(Stated exercise)
Exactly repeat the lines starting at the one that holds "buildBody();" and ending at the one that holds "for node in". Both end lines count; leave out everything else.

(Working data)
------------------------------

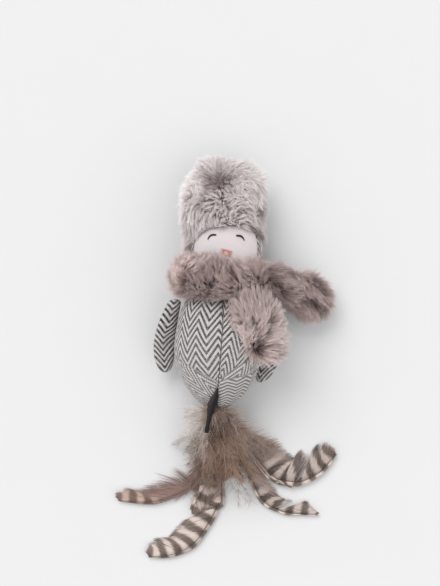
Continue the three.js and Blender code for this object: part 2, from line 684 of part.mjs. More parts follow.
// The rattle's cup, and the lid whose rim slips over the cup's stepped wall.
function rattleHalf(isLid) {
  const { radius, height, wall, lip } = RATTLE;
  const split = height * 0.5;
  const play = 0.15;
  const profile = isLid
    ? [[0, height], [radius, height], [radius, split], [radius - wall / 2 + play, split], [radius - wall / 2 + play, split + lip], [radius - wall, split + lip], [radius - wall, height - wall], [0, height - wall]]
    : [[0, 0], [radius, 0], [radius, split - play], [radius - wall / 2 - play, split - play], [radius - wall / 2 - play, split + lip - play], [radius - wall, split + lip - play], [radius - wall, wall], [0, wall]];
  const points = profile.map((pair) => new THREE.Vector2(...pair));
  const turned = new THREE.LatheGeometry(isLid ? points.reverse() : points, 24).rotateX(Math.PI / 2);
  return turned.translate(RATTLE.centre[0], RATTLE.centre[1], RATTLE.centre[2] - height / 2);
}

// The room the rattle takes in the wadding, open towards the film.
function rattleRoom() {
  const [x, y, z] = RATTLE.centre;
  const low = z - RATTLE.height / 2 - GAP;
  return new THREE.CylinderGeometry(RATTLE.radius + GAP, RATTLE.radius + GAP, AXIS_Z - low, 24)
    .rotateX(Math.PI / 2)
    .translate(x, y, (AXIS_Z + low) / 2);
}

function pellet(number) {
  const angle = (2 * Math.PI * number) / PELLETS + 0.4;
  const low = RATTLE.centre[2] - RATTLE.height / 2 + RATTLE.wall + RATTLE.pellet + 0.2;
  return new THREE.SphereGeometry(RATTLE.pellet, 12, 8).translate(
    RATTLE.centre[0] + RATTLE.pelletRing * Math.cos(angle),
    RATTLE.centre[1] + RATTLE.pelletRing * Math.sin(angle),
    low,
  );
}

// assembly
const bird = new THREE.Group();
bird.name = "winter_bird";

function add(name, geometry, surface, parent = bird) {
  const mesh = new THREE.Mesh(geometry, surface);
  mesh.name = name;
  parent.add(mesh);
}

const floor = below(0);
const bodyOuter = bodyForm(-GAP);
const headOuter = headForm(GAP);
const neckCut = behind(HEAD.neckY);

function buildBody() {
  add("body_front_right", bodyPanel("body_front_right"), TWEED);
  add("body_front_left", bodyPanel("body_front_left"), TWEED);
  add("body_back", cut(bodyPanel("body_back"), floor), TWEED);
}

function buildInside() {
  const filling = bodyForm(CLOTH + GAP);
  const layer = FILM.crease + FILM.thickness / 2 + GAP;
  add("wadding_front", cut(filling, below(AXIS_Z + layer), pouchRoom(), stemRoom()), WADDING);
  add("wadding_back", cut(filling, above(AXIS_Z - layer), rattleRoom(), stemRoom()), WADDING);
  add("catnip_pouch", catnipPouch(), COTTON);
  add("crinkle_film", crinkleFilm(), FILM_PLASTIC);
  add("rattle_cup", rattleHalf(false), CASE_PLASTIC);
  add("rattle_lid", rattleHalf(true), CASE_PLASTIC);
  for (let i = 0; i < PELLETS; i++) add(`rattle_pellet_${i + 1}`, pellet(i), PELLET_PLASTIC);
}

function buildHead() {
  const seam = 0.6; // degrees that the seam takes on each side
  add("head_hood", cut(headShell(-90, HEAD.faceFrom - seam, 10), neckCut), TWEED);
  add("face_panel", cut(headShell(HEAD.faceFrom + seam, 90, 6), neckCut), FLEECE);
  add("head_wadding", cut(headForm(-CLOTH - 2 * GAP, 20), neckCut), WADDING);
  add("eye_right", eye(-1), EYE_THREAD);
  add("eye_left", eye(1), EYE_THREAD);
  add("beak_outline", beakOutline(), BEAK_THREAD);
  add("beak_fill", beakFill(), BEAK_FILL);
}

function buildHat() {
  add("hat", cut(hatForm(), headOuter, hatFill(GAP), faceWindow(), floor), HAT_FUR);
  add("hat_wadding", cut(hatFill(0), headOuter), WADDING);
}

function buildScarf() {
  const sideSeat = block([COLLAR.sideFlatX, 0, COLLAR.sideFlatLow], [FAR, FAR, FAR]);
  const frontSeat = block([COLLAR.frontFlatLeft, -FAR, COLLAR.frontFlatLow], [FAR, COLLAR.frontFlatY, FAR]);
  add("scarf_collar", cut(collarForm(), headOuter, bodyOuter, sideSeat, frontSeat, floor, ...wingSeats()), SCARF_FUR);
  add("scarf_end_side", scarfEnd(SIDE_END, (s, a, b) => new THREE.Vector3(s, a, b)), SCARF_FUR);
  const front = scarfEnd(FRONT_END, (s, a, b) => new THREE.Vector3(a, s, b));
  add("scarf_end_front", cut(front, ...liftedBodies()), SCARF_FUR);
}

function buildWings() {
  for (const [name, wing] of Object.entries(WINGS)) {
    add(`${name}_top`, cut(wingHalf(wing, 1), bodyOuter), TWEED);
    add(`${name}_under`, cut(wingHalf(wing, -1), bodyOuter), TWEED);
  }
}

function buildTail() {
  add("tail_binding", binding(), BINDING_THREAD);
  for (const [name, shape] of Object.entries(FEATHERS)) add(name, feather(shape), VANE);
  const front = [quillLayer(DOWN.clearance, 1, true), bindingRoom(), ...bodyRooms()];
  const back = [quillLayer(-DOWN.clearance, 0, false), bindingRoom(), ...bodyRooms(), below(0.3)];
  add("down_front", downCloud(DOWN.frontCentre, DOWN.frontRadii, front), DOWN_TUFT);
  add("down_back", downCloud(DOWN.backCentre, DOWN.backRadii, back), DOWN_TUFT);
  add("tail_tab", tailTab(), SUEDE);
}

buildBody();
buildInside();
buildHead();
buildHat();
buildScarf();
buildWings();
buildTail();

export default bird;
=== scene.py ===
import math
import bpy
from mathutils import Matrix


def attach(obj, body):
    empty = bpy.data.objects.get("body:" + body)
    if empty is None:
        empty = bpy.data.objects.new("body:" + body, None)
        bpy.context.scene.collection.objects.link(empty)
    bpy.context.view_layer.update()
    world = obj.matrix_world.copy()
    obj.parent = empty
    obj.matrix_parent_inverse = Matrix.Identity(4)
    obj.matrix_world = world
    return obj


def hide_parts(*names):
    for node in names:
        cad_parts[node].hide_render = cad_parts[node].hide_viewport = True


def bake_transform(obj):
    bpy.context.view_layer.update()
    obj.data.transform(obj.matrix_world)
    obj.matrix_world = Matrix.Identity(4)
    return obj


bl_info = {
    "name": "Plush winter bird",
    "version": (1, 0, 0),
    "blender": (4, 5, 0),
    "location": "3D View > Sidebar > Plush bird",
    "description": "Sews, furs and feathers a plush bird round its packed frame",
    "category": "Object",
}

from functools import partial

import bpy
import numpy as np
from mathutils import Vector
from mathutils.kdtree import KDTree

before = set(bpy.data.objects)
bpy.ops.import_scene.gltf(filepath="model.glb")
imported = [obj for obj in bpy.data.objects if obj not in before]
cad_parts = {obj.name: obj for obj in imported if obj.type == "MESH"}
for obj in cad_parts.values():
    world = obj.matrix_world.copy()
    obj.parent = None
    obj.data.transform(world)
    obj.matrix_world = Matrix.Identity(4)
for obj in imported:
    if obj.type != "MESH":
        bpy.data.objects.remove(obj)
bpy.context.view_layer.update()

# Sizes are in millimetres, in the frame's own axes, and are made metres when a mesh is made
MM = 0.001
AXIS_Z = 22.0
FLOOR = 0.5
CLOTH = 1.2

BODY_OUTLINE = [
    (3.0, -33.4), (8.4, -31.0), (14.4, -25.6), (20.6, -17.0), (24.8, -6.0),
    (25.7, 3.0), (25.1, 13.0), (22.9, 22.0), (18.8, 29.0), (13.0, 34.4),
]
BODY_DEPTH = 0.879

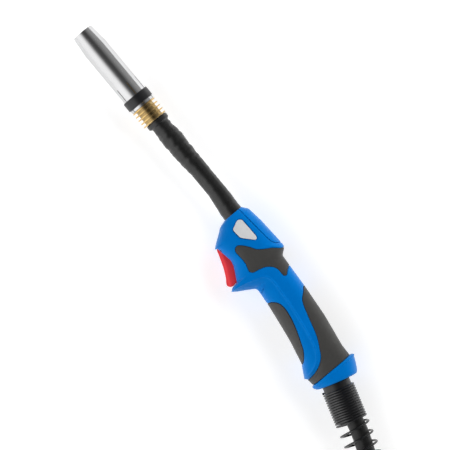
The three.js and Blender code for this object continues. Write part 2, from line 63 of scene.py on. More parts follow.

------------------------------

(Output of the exercise)
buildBody();
buildInside();
buildHead();
buildHat();
buildScarf();
buildWings();
buildTail();

export default bird;
=== scene.py ===
import math
import bpy
from mathutils import Matrix


def attach(obj, body):
    empty = bpy.data.objects.get("body:" + body)
    if empty is None:
        empty = bpy.data.objects.new("body:" + body, None)
        bpy.context.scene.collection.objects.link(empty)
    bpy.context.view_layer.update()
    world = obj.matrix_world.copy()
    obj.parent = empty
    obj.matrix_parent_inverse = Matrix.Identity(4)
    obj.matrix_world = world
    return obj


def hide_parts(*names):
    for node in names:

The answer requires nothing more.